Priority Income Fund has 6 term preferred issues outstanding. The company became a ‘serial’ issuer of shares starting in 2018 and continued to sell new issues right through 2/2020. When the pandemic hit the company had registered to sell a another new issue, but it never happened.
Of the 6 issues outstanding only one is currently redeemable and 3 more issues will become redeemable in 2021—all but 1 issue trades under $25/share so they carry little to no call risk.
Below you can see a financial summary for the fund as of 6/30 for the last number of years. Really huge investment income, but pretty high expenses. High payouts to common holders with a slowly decaying net asset value (NAV)–on a per share basis. Generally the company pays out most of their investment income irrespective of unrealized losses.
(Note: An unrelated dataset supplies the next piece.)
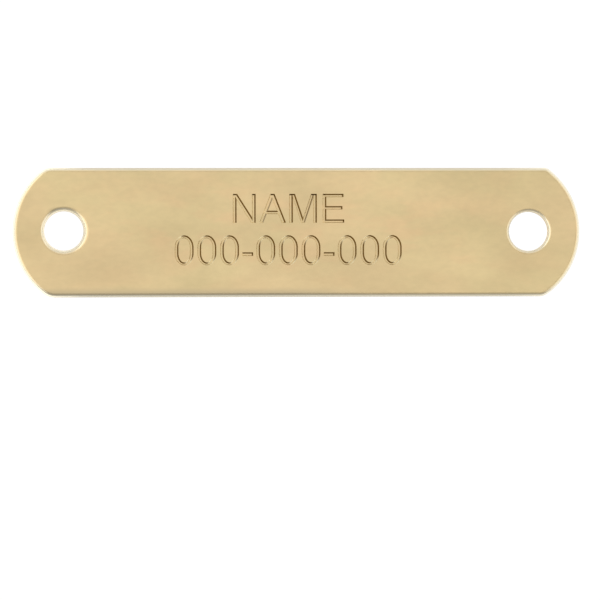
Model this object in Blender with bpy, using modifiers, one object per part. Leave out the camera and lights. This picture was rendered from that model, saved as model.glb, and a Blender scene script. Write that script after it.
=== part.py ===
"""Engraved name plate: one strip of sheet brass, blanked, pierced, edge-rolled and engraved.

Frame: +X along the plate, +Y up the lettering, +Z out of the engraved face.
The origin is the centre of the flat back.
"""
import math

import bmesh
import bpy

# Sheet and outline, in metres.
PLATE_LENGTH = 0.06985
PLATE_WIDTH = 0.015875
SHEET_THICKNESS = 0.00102
END_DEPTH = 0.00426
CORNER_RADIUS = 0.0012
FRONT_EDGE_ROUNDING = 0.00040
BACK_EDGE_ROUNDING = 0.00012

# Fixing holes, on the plate's long centre line.
HOLE_END_DISTANCE = 0.00635
HOLE_DIAMETER = 0.00476
HOLE_FRONT_ROUNDING = 0.00035
HOLE_BACK_ROUNDING = 0.00012

# Engraving: a flat-floored groove with sloping walls.
LINES = ("NAME", "000-000-000")
LETTER_SIZE = 0.0050
FIRST_BASELINE = 0.00116
LINE_PITCH = 0.00514
TEXT_CENTRE = -0.00115
GROOVE_DEPTH = 0.00020
GROOVE_WALL_RUN = 0.00012

# Letter proportions, as shares of the letter size.
CAP_HEIGHT = 0.716
STEM = 0.093
BAR = 0.084
NOTCH_FLAT = 0.020
SIDE_SPACE = {'N': 0.078, 'A': 0.0, 'M': 0.074, 'E': 0.066, '0': 0.045, '-': 0.032}

# How finely curves are divided.
END_ARC_STEPS = 28
CORNER_ARC_STEPS = 4
EDGE_ROUNDING_STEPS = 4
HOLE_STEPS = 48
ZERO_STEPS = 24

# How far a cutter stands clear of the face that it cuts.
CUTTER_CLEARANCE = 0.0005

# Points closer than this are one point.
WELD_DISTANCE = 0.0000001


# ---------------------------------------------------------------- scene and materials

def clear_scene():
    for startup_object in list(bpy.data.objects):
        bpy.data.objects.remove(startup_object, do_unlink=True)


def make_collection(name):
    collection = bpy.data.collections.new(name)
    bpy.context.scene.collection.children.link(collection)
    return collection


def brass_material():
    """Satin rolled brass, freshly tumbled."""
    material = bpy.data.materials.new("brass")
    material.use_nodes = True
    shader = material.node_tree.nodes["Principled BSDF"]
    shader.inputs["Base Color"].default_value = (0.72, 0.54, 0.28, 1.0)
    shader.inputs["Metallic"].default_value = 1.0
    shader.inputs["Roughness"].default_value = 0.38
    return material


# ---------------------------------------------------------------- shared geometry

def arc(centre, radius, start_angle, end_angle, steps):
    """Points along an arc, both ends included, counter-clockwise for a rising angle."""
    angles = [start_angle + (end_angle - start_angle) * step / steps for step in range(steps + 1)]
    return [(centre[0] + radius * math.cos(a), centre[1] + radius * math.sin(a)) for a in angles]


def filled_curve(name, loops, half_height, chamfer=0.0):
    """A flat filled curve. Its chamfer narrows it, at 45 degrees, above and below."""
    curve = bpy.data.curves.new(name, 'CURVE')
    curve.dimensions = '2D'
    curve.fill_mode = 'BOTH'
    curve.extrude = half_height
    curve.bevel_depth = chamfer
    curve.bevel_resolution = 0
    curve.offset = -chamfer
    for loop in loops:
        spline = curve.splines.new('POLY')
        spline.points.add(len(loop) - 1)
        for point, (x, y) in zip(spline.points, loop):
            point.co = (x, y, 0.0, 1.0)
        spline.use_cyclic_u = True
    return bpy.data.objects.new(name, curve)


def mesh_from_curve(curve_object, collection):
    """Replace a curve object by a mesh whose caps are welded and flat."""
    collection.objects.link(curve_object)
    bpy.context.view_layer.update()
    evaluated = curve_object.evaluated_get(bpy.context.evaluated_depsgraph_get())
    mesh = bpy.data.meshes.new_from_object(evaluated)
    name = curve_object.name
    placement = curve_object.matrix_world.copy()
    bpy.data.objects.remove(curve_object, do_unlink=True)

    shape = bmesh.new()
    shape.from_mesh(mesh)
    bmesh.ops.remove_doubles(shape, verts=shape.verts, dist=WELD_DISTANCE)
    bmesh.ops.dissolve_limit(shape, angle_limit=math.radians(0.5), verts=shape.verts, edges=shape.edges)
    bmesh.ops.recalc_face_normals(shape, faces=shape.faces)
    shape.to_mesh(mesh)
    shape.free()
    mesh_object = bpy.data.objects.new(name, mesh)
    mesh_object.matrix_world = placement
    collection.objects.link(mesh_object)
    return mesh_object


def cut_away(body, cutter):
    cutter.hide_render = True
    cutter.display_type = 'WIRE'
    boolean = body.modifiers.new("cut " + cutter.name, 'BOOLEAN')
    boolean.operation = 'DIFFERENCE'
    boolean.solver = 'EXACT'
    boolean.object = cutter


# ---------------------------------------------------------------- blank

def right_end_outline():
    """The +X end, from the lower long edge round to the upper one.

    One shallow arc crosses the whole width and bulges by END_DEPTH, so its radius is larger than
    half the width. A small corner arc blends it into each long edge.
    """
    half_width = PLATE_WIDTH / 2
    end_radius = (END_DEPTH ** 2 + half_width ** 2) / (2 * END_DEPTH)
    arc_centre = PLATE_LENGTH / 2 - end_radius
    corner_height = half_width - CORNER_RADIUS
    corner_reach = math.sqrt((end_radius - CORNER_RADIUS) ** 2 - corner_height ** 2)
    corner_x = arc_centre + corner_reach
    meeting_angle = math.atan2(corner_height, corner_reach)
    lower = arc((corner_x, -corner_height), CORNER_RADIUS, -math.pi / 2, -meeting_angle, CORNER_ARC_STEPS)
    end = arc((arc_centre, 0.0), end_radius, -meeting_angle, meeting_angle, END_ARC_STEPS)
    upper = arc((corner_x, corner_height), CORNER_RADIUS, meeting_angle, math.pi / 2, CORNER_ARC_STEPS)
    return lower + end[1:-1] + upper


def plate_outline():
    right_end = right_end_outline()
    left_end = [(-x, -y) for x, y in right_end]
    return right_end + left_end


def roll_edges(plate):
    """Round the front and back rims, each to its own size. Edges through the thickness stay sharp."""
    middle = SHEET_THICKNESS / 2
    weights = plate.data.attributes.new("bevel_weight_edge", 'FLOAT', 'EDGE')
    for edge in plate.data.edges:
        low, high = sorted(plate.data.vertices[index].co.z for index in edge.vertices)
        if low > middle:
            weights.data[edge.index].value = 1.0
        elif high < middle:
            weights.data[edge.index].value = BACK_EDGE_ROUNDING / FRONT_EDGE_ROUNDING
    bevel = plate.modifiers.new("rolled edges", 'BEVEL')
    bevel.limit_method = 'WEIGHT'
    bevel.width = FRONT_EDGE_ROUNDING
    bevel.segments = EDGE_ROUNDING_STEPS
    bevel.loop_slide = False


def make_blank(collection):
    half_thickness = SHEET_THICKNESS / 2
    plate = mesh_from_curve(filled_curve("name_plate", [plate_outline()], half_thickness), collection)
    for vertex in plate.data.vertices:
        vertex.co.z += half_thickness
    roll_edges(plate)
    return plate


# ---------------------------------------------------------------- fixing holes

def hole_profile():
    """Half of a hole's section, (radius, height), from above the face to below the back."""
    bore = HOLE_DIAMETER / 2
    front_centre = (bore + HOLE_FRONT_ROUNDING, SHEET_THICKNESS - HOLE_FRONT_ROUNDING)
    back_centre = (bore + HOLE_BACK_ROUNDING, HOLE_BACK_ROUNDING)
    front = arc(front_centre, HOLE_FRONT_ROUNDING, math.pi / 2, math.pi, EDGE_ROUNDING_STEPS)
    back = arc(back_centre, HOLE_BACK_ROUNDING, math.pi, 1.5 * math.pi, EDGE_ROUNDING_STEPS)
    top = SHEET_THICKNESS + CUTTER_CLEARANCE
    bottom = -CUTTER_CLEARANCE
    return [(0.0, top), (front[0][0], top)] + front + back + [(back[-1][0], bottom), (0.0, bottom)]


def pierce_hole(plate, name, x, collection):
    profile = hole_profile()
    mesh = bpy.data.meshes.new(name)
    edges = [(index, index + 1) for index in range(len(profile) - 1)]
    mesh.from_pydata([(radius, 0.0, height) for radius, height in profile], edges, [])
    punch = bpy.data.objects.new(name, mesh)
    punch.location.x = x
    turn = punch.modifiers.new("turn", 'SCREW')
    turn.steps = HOLE_STEPS
    turn.render_steps = HOLE_STEPS
    turn.use_merge_vertices = True
    turn.merge_threshold = WELD_DISTANCE
    collection.objects.link(punch)
    cut_away(plate, punch)


# ---------------------------------------------------------------- lettering

def outline_n():
    width = 0.564
    shoulder = 0.097
    notch_depth = 0.160
    right_stem = width - STEM
    upper_half = [(0, CAP_HEIGHT), (shoulder, CAP_HEIGHT), (right_stem - NOTCH_FLAT, notch_depth),
                  (right_stem, notch_depth), (right_stem, CAP_HEIGHT)]
    lower_half = [(width - x, CAP_HEIGHT - y) for x, y in upper_half]
    return [upper_half + lower_half], width


def outline_a():
    width = 0.669
    apex = 0.102
    foot = 0.105
    bar_low = 0.217
    bar_high = bar_low + BAR
    middle = width / 2
    lean = (middle - apex / 2) / CAP_HEIGHT
    inner_low = foot + lean * bar_low
    inner_high = foot + lean * bar_high
    counter_half_top = NOTCH_FLAT / 2
    counter_top = (middle - counter_half_top - foot) / lean
    outer = [(0, 0), (middle - apex / 2, CAP_HEIGHT), (middle + apex / 2, CAP_HEIGHT), (width, 0),
             (width - foot, 0), (width - inner_low, bar_low), (inner_low, bar_low), (foot, 0)]
    counter = [(inner_high, bar_high), (width - inner_high, bar_high),
               (middle + counter_half_top, counter_top), (middle - counter_half_top, counter_top)]
    return [outer, counter], width


def outline_m():
    width = 0.685
    shoulder = 0.142
    foot = 0.085
    middle = width / 2
    centre_notch = 0.118
    side_notch = 0.600
    left_half = [(middle - foot / 2, 0), (STEM + NOTCH_FLAT, side_notch), (STEM, side_notch), (STEM, 0),
                 (0, 0), (0, CAP_HEIGHT), (shoulder, CAP_HEIGHT)]
    right_half = [(width - x, y) for x, y in reversed(left_half)]
    return [left_half + [(middle, centre_notch)] + right_half], width


def outline_e():
    width = 0.534
    top_bar = 0.518
    middle_bar = 0.491
    middle_low = 0.328
    return [[(0, 0), (0, CAP_HEIGHT), (top_bar, CAP_HEIGHT), (top_bar, CAP_HEIGHT - BAR),
             (STEM, CAP_HEIGHT - BAR), (STEM, middle_low + BAR), (middle_bar, middle_low + BAR),
             (middle_bar, middle_low), (STEM, middle_low), (STEM, BAR), (width, BAR), (width, 0)]], width


def rounded_oval(centre, half_width, half_height):
    """An oval with fuller shoulders than an ellipse, whose fullness would be 2."""
    fullness = 2.35
    points = []
    for step in range(ZERO_STEPS):
        angle = math.tau * step / ZERO_STEPS
        cosine = math.cos(angle)
        sine = math.sin(angle)
        x = centre[0] + half_width * math.copysign(abs(cosine) ** (2 / fullness), cosine)
        y = centre[1] + half_height * math.copysign(abs(sine) ** (2 / fullness), sine)
        points.append((x, y))
    return points


def outline_zero():
    width = 0.467
    overshoot = 0.012
    crown = 0.074
    centre = (width / 2, CAP_HEIGHT / 2)
    half_height = CAP_HEIGHT / 2 + overshoot
    outer = rounded_oval(centre, width / 2, half_height)
    counter = rounded_oval(centre, width / 2 - STEM, half_height - crown)
    return [outer, counter], width


def outline_hyphen():
    width = 0.270
    low = 0.215
    return [[(0, low), (0, low + STEM), (width, low + STEM), (width, low)]], width


OUTLINES = {
    'N': outline_n,
    'A': outline_a,
    'M': outline_m,
    'E': outline_e,
    '0': outline_zero,
    '-': outline_hyphen,
}


def line_loops(text, baseline):
    """Closed loops, in metres, of one line of characters centred on the text's centre line."""
    placed = []
    cursor = 0.0
    for character in text:
        loops, width = OUTLINES[character]()
        cursor += SIDE_SPACE[character]
        placed += [(cursor, loop) for loop in loops]
        cursor += width + SIDE_SPACE[character]
    start = TEXT_CENTRE - cursor * LETTER_SIZE / 2
    return [[(start + (offset + x) * LETTER_SIZE, baseline + y * LETTER_SIZE) for x, y in loop]
            for offset, loop in placed]


def engrave(plate, name, text, baseline, collection):
    """Cut one line: the cutter is as wide as the strokes at the face and narrower at the floor."""
    half_height = CUTTER_CLEARANCE / 2
    outline = filled_curve(name, line_loops(text, baseline), half_height, GROOVE_WALL_RUN)
    cutter = mesh_from_curve(outline, collection)
    steepness = GROOVE_DEPTH / GROOVE_WALL_RUN
    for vertex in cutter.data.vertices:
        past_wall = abs(vertex.co.z) - half_height
        if past_wall > WELD_DISTANCE:
            vertex.co.z = math.copysign(half_height + past_wall * steepness, vertex.co.z)
        vertex.co.z += SHEET_THICKNESS + half_height
    cut_away(plate, cutter)


# ---------------------------------------------------------------- assembly

def build():
    clear_scene()
    parts = make_collection("name_plate")
    cutters = make_collection("cutters")
    plate = make_blank(parts)
    plate.data.materials.append(brass_material())
    hole_x = PLATE_LENGTH / 2 - HOLE_END_DISTANCE
    pierce_hole(plate, "left_hole_punch", -hole_x, cutters)
    pierce_hole(plate, "right_hole_punch", hole_x, cutters)
    for row, text in enumerate(LINES):
        engrave(plate, "engraving_line_%d" % (row + 1), text, FIRST_BASELINE - row * LINE_PITCH, cutters)


build()
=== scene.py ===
import math

import bmesh
import bpy
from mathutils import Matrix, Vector


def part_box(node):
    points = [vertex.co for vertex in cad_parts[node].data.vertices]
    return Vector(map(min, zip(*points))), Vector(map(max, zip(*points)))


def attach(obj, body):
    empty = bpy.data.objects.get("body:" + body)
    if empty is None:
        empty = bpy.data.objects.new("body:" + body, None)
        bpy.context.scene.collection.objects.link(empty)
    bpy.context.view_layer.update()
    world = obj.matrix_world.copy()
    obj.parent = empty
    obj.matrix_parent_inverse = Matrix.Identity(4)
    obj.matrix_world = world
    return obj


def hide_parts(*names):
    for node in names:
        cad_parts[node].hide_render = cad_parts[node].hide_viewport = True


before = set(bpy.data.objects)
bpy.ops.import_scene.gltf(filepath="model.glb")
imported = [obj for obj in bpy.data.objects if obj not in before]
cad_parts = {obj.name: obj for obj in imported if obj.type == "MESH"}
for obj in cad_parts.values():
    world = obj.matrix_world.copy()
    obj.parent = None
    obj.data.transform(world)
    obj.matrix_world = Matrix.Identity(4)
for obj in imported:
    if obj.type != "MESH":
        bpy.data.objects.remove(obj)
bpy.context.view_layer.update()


# ---------------------------------------------------------------- The blank
# A strip of 18 gauge brass sheet, sheared to width and cropped by a hollow-nosed punch, so each end
# is one wide arc between two small corners. It lay a little low under the punch, so the arcs sit a
# hair above its centre line. Tumbling has rounded the front rim well and the back one a little.

plate_low, plate_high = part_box("name_plate")
plate_length = plate_high.x - plate_low.x
plate_width = plate_high.y - plate_low.y
sheet_thickness = plate_high.z - plate_low.z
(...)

Just remember with these closed end funds we care about the total asset value in dollars–not per common share. Funds like Priority Income Fund are always selling more common shares and below you can see that while the per share NAV is eroding the total assets continue to rise–at least until this year. The total asset value is what is used to provide our coverage ratio–closed end funds must have at least 200% coverage on the senior securities (i.e. preferred shares).
Below are the common shares the fund has sold over the last many years. These funds help keep the leverage ratio up–even if the common per share amount is falling.
As long as the total assets remain flattish I will feel comfortable holding some of the preferred shares assuming this economy doesn’t crash lower again. If the economy softens dramatically I will have to re-evaluate this one.